250g diced stewing venison
2 peppers
4 plum tomatoes
12 button mushrooms
500ml beef stock
2 tbs tomato ketchup
2 tbs brown sauce
3 dashes of Worcester Sauce
75g brown rice

Method

Normal convention is to seal the meat first but for this dish everything goes into one pot and does not do anything other than boil to ingredients. As the amount of liquid all gets absorbed no flavour is lost.

Dice all the ingredients (excluding the rice) and put into a large casserole dish with the stock and sauce. Bring to the boil and let simmer for 2 hours. With 20 minutes remaining add the rice.

All the liquid should be absorbed by the rice so nothing is lost flavour wise. Whilst exceptionally simple, and washing up limited this is a great dinner.

Sunday, 23 March 2008

Taramasalata

Our house could probably boast a supply of taramasalata vast enough to feed a Parthenon full of Greeks for a week. The way to avoid this is to not use too much roe (like I did). Either way if there are any suggestions of how to convert Taramasalata into something else (cos whilst it's nice there is only so much that I can take) please send them through sharpish.

Ingredients

100g cod roe
an onion
stale bread (4 slices)
50ml olive oil
paprika

Method

Start by grating the onion. I used a food processor to save my eyes. Then soak the bread (I had a left over homemade loaf which is denser than the shop bought air pumped guff) in water and squeeze out the liquid.

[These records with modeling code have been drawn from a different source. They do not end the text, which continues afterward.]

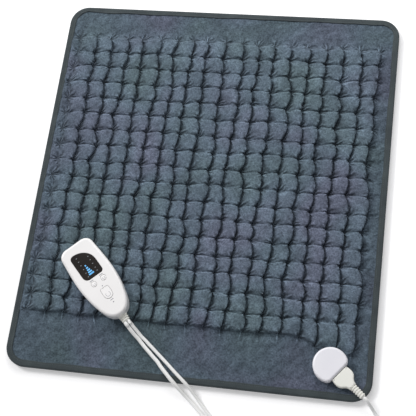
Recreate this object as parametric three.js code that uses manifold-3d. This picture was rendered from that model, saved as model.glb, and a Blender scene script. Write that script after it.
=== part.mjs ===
// Quilted heating pad with a handset, its pad lead and mains lead, and a pull-out connector.
// Millimetres, +Z up. Origin: centre of the pad's underside. X runs along the near edge, Y away from it.
import * as THREE from 'three';
import { mergeVertices } from 'three/addons/utils/BufferGeometryUtils.js';
import Module from 'manifold-3d';

const wasm = await Module();
wasm.setup();

// Clearances
const gap = 0.3; // between pieces that touch or seat
const weld = 0.001; // vertices closer than this are one
const overrun = 5; // how far a cutting body runs past what it cuts

// Pad outline and layers, from the floor up
const padWidth = 508;
const padDepth = 571.5;
const padCornerRadius = 28;
const bottomCoverThickness = 2;
const bottomCoverHem = 0.8; // its thickness where the binding wraps it
const carrierThickness = 0.6;
const carrierMargin = 20; // from the pad's outline
const wireDiameter = 1.8;
const battingThickness = 1.5;
const topCoverThickness = 1.2;

// Edge binding
const bindingWidth = 9;
const bindingThickness = 0.9;
const bindingEdgeRadius = 2;

// Quilting
const puffColumns = 18;
const puffRows = 17;
const quiltMarginLeft = 20.7; // from the pad's outline to the quilting, on each side
const quiltMarginRight = 30.1;
const quiltMarginNear = 78.65;
const quiltMarginFar = 54.25;
const puffRise = 6.7; // crown above the flat bands
const seamRise = 2.6; // middle of a cross seam above the flat bands
const pitDepth = 0.3; // seam crossings below the flat bands
const pressDepth = 2.7; // how far the handset sinks into the puffs
const pressMargin = 14; // puffs this far round the handset sink with it

// Heating wire and its fuses
const wireRuns = 17;
const wireEndMargin = 20; // from a run's turn to the end of the quilting
const wireReturnDrop = 14; // the return run below the quilting
const wireLeadSpacing = 8; // the two ends under the socket
const fuseLinkLength = 11;
const fuseLinkDiameter = 1.8;
const fuseLinkPitch = 60;

// Socket on the pad
const socketFromRight = 56.6; // its centre, from the pad's right edge
const socketFromNear = 43.75;
const socketTurn = THREE.MathUtils.degToRad(-39);
const socketRadius = 23.8;
const socketFlat = 15; // from the socket's centre to its flat side
const socketFlange = 3.1;
const socketLidHeight = 8.8;
const socketLidRound = 3;
const socketWall = 1.8;
const socketScrewRadius = 1.4;
const socketScrewHeadRadius = 2.8;
const socketScrewHead = 1.4;
const socketScrewReach = 5; // into the base
const socketScrewY = 13;
const backingRadius = 20;

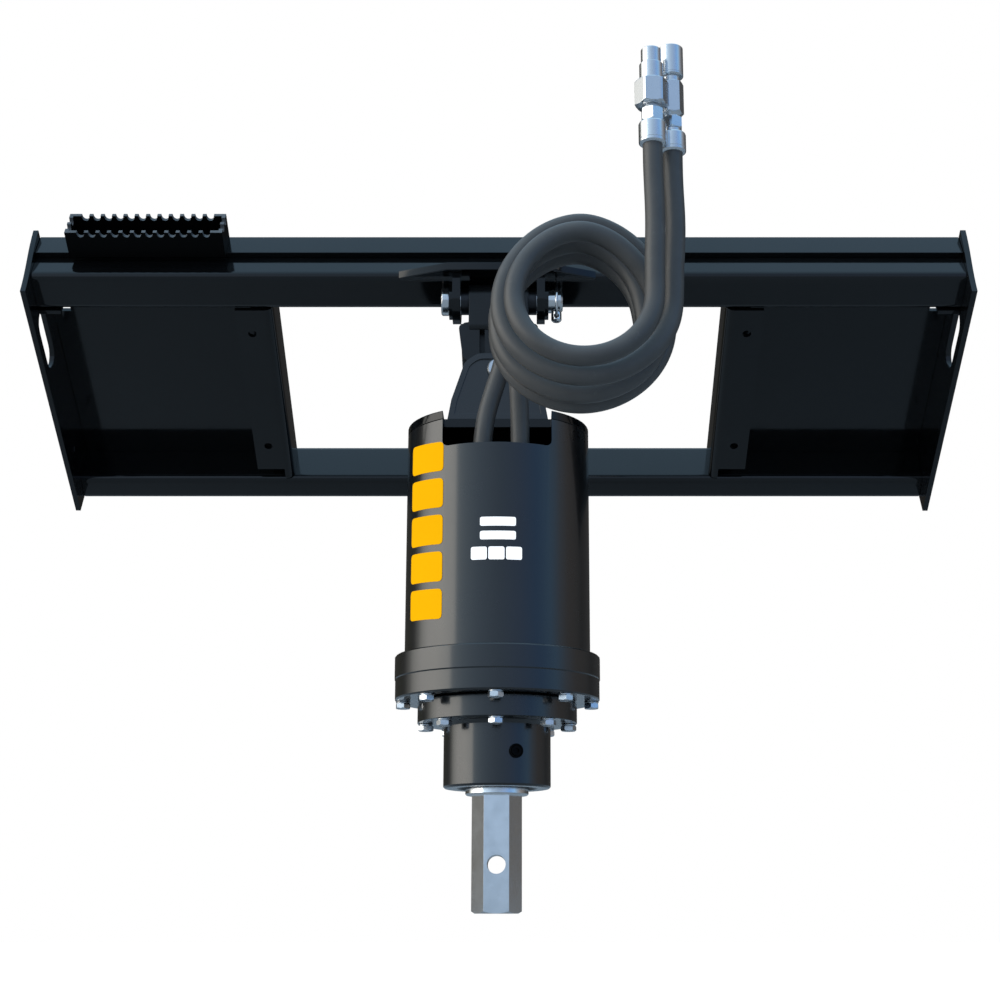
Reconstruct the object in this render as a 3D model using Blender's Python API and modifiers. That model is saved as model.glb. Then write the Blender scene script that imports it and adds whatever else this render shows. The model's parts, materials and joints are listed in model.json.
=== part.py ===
"""Earth auger drive on a universal quick-attach frame.

Metres, +Z up, the operator's machine behind the frame at +Y. The origin is the middle of the
top beam's machine-side face. The frame leans with its top towards the front, and the drive
hangs plumb below it from a two-axis hitch.
"""

from math import acos, asin, atan2, ceil, cos, pi, radians, sin, sqrt, tan

import bmesh
import bpy
from mathutils import Matrix, Vector

# Fits
GAP = 0.0003
PIN_CLEARANCE = 0.0004

# Quick-attach frame, measured in its own leaning plane: depth towards the front, height up it
FRAME_WIDTH = 1.190
FRAME_LEAN = radians(57.6)
SIDE_PLATE = 0.007
SIDE_DEPTH = 0.101
SIDE_ABOVE = 0.025
SIDE_HORN = 0.0457
SIDE_BELOW = 0.356
SIDE_SLOT_SIZE = (0.036, 0.086)
SIDE_SLOT_AT = (0.067, -0.078)
SIDE_HOLE = 0.012
SIDE_HOLE_AT = (0.070, -0.269)
BEAM_SIZE = (0.0725, 0.054)
BEAM_WALL = 0.005
BEAM_CORNER = 0.010
LIP_SIZE = (0.034, 0.008)
RAIL_SIZE = (0.0695, 0.040)
RAIL_BACK = 0.003
RAIL_BOTTOM = 0.361
PANEL_SHEET = 0.006
PANEL_BACK = 0.011
PANEL_BEND = 0.009
WINDOW_HALF = 0.289
FLANGE_WIDTH = 0.049
FLANGE_END = 0.303
FLANGE_HOLE = 0.011
FLANGE_HOLE_IN = 0.030
FLANGE_HOLES_AT = (-0.065, -0.260)
PANEL_NOTCH = (0.023, 0.043)
GUSSET_SIZE = (0.028, 0.006)

# Step tread on the beam's left end
STEP_INSET = 0.053
STEP_LEFT = STEP_INSET - FRAME_WIDTH / 2
STEP_WIDTH = 0.197
STEP_DEPTH = 0.041
STEP_HEIGHT = 0.037
STEP_BACK = 0.003
STEP_SHEET = 0.0035
STEP_TEETH = 12
STEP_PITCH = 0.0143
STEP_TOOTH_RADIUS = 0.0047
TOOTH_SIDES = 10

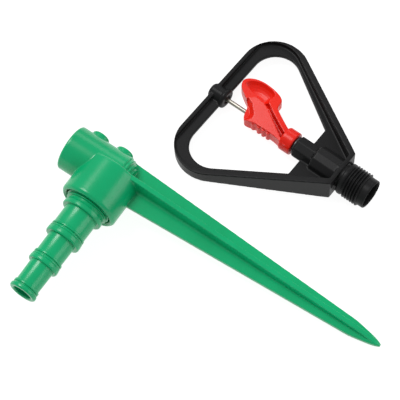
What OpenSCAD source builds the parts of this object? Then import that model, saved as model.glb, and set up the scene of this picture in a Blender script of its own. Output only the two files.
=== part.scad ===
// Garden sprinkler in its two halves, laid side by side on a table: a ground spike with a
// threaded tee and a stepped hose tail, and a delta-framed head with a free-spinning rotor.
//
// Each half is modelled upright, as it is used: +Z up along its own axis, the top socket's
// mouth (spike) or the thread's end (head) at z = 0, and its front facing -Y. lay() then puts
// it down on its back, in the common frame: +X along the spike, +Y towards the head, +Z up.

/* [Spike] */
// Length from the top socket's mouth to the point
spike_len = 214.7; // [205:0.5:225]
// Outer diameter of the top socket
socket_od = 28.4; // [28:0.2:30]
// Straight length of the top socket
socket_len = 36; // [35:0.5:38]
// Thread minor diameter in the top socket (G1/2)
socket_bore = 18.63; // [18.6:0.01:18.7]
// Depth of that thread, down to the gasket
socket_depth = 16; // [14:0.5:18]
// Width across the fins at the top of the stake
stake_w = 26.2; // [24:0.2:27]
// Width across the fins where the point begins
stake_tip_w = 10; // [9:0.2:12]
// Length of the leaf-shaped point
point_len = 20; // [15:1:24]
// Thickness of the stake's fins
fin_t = 3.2; // [2.6:0.1:4]

/* [Side port] */
// Distance of the side port's axis below the mouth
port_z = 30.4; // [30:0.1:31]
// Outer diameter of the side port
port_od = 36.4; // [36:0.2:38]
// Distance of the side port's rim from the spike's axis
port_reach = 26; // [26:0.5:30]
// Bore of the side port
port_bore = 30; // [29.6:0.1:30.4]
// Depth of the side port's bore
port_depth = 14; // [13:0.5:15]
// Diameter of the two moulded bosses
boss_od = 11.5; // [10:0.5:12]

/* [Hose tail] */
// Length from the port's rim to the tail's open end
tail_len = 63; // [61:0.2:66]
// Diameter of the flange
flange_od = 26; // [25:0.5:27]
// Ring diameter of the large, middle and small steps
ring_od = [22.4, 19.1, 17.1];
// Body diameter of the large, middle and small steps
step_od = [20.8, 16.9, 14.9];
// Bore through the tail
tail_bore = 11.4; // [10:0.2:12]

/* [Head] */
// Height from the thread's end to the outside of the top bar
head_h = 116.6; // [112:0.1:120]
// Half-width of the frame where the arms leave the base plate
base_half = 12.6; // [12:0.1:14]
// Lean of the arms from the head's axis, degrees
arm_lean = 30.8; // [29:0.1:32]
// Outer radius of the frame's two upper corners
corner_r = 21.7; // [19:0.1:23]
// Front-to-back depth of the frame at the base plate
rim_depth = 18; // [16:0.5:18]
// Front-to-back depth of the frame along the top bar
rim_depth_top = 8; // [7:0.5:10]
// Thickness of the frame's outer rim
rim_t = 2.5; // [2:0.1:3]
// Thickness of the frame's web
web_t = 2.5; // [2:0.1:3]
// Thread major diameter (G1/2)
thread_od = 20.955; // [20.9:0.005:21]
// Bore up through the thread and the nozzle tube
head_bore = 13; // [12:0.2:13.6]
// Wider bore at the thread's mouth
mouth_bore = 16; // [14:0.2:16.4]

/* [Rotor] */
// Outer diameter of the rotor's collar
collar_od = 14.8; // [14:0.2:16]
// Diameter of the steel pin
pin_d = 2.6; // [2.4:0.1:3]
// Front-to-back depth of the rotor's solid half
rotor_front = 6.5; // [6:0.1:7]
// Depth of the rotor behind its axis
rotor_back = 4.2; // [4:0.1:6]

/* [Hidden] */
$fn = 64;
green = "#16a870";
black = "#2d2d2d";
eps = 0.01;

// Top socket, gaskets and the way through the tee
gasket_t = 2;
gasket_d = 17.4;
way_d = 13;
dome_steps = [[13.4, 2.2], [11.8, 4.2], [9.6, 6]];

// Hose tail stations, measured outwards from the port's rim
flange_from = 1.2;
flange_to = 5.9;
ring_inner = [[18, 19.7], [37.4, 39.1], [58, 59.9]];
ring_outer = [[20.4, 24.8], [39.8, 43.8], [60.5, tail_len]];
ring_drop = [0.8, 0.5, 0.7];
thread_run = port_depth - gasket_t;
thread_clear = 0.05;

// Head stations, measured up from the thread's end
thread_from = 5.6;
thread_to = 15.7;
run_out_r = 10.2;
run_out_to = 18.8;
mouth_to = 14;
plate_from = 20.9;
plate_to = 23.6;
tube_step_z = 40.1;
tube_top_z = 53.6;
gusset_z = 46.6;
gusset_half = 18.4;
bar_w = 8.8;
arm_inner_lean = 32;
arm_inner_half = 19.3;
arm_inner_z = 46.6;
inner_corner_r = 15;
boss_r = 5.2;
boss_from = 109.3;
boss_to = 118.6;
collar_r = 6.4;
collar_from = 106.6;
lower_tube_r = 9.1;
upper_tube_r = 7.2;

// Nozzle, washer and pin
nozzle_r = 4.5;
nozzle_from = 41;
spigot_r = 4.2;
spigot_top = 61.5;
jet_r = 1.6;
washer_t = 1.2;
rotor_from = 55.4;
rotor_collar_to = 63.4;
pin_from = 80;
pin_to = 114;
pin_clear = 0.05;
floor_from = 2;
wall_front = 3.5;

// Where the two halves lie. The side port rests along its own length and the stake rests
// where its point begins, so the spike's axis slopes down to the point.
spike_pitch = asin((port_od / 2 - stake_tip_w / 2) / (spike_len - point_len - port_z));
spike_at = [-106.43, -23.4, port_od / 2 + port_z * sin(spike_pitch)];
// The head rests on its thread and on the collar under its top bar.
head_pitch = -atan((thread_od / 2 - collar_r) / (boss_from - thread_to));
head_up = thread_od / 2 * cos(head_pitch) - thread_to * sin(head_pitch);
head_yaw = -5;
head_from_spike = [162, 74.5];
head_at = [spike_at[0] + head_from_spike[0], spike_at[1] + head_from_spike[1], head_up];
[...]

Add this to the onion and mix i the food processor. As it is mixing add the olive oil.

Cod roe is a funny thing to handle. The roe is inside a skin/sac and can be squeezed out like piping icing.

My error was to use 5 times the roe in the recipe above, I just asked for a whole roe from the fishmonger and didn't appreciate the weight of them. You live and learn as they say.

Mix the roe into the food processor and serve. I sprinkled it with paprika and served with black olives and warm pita bread.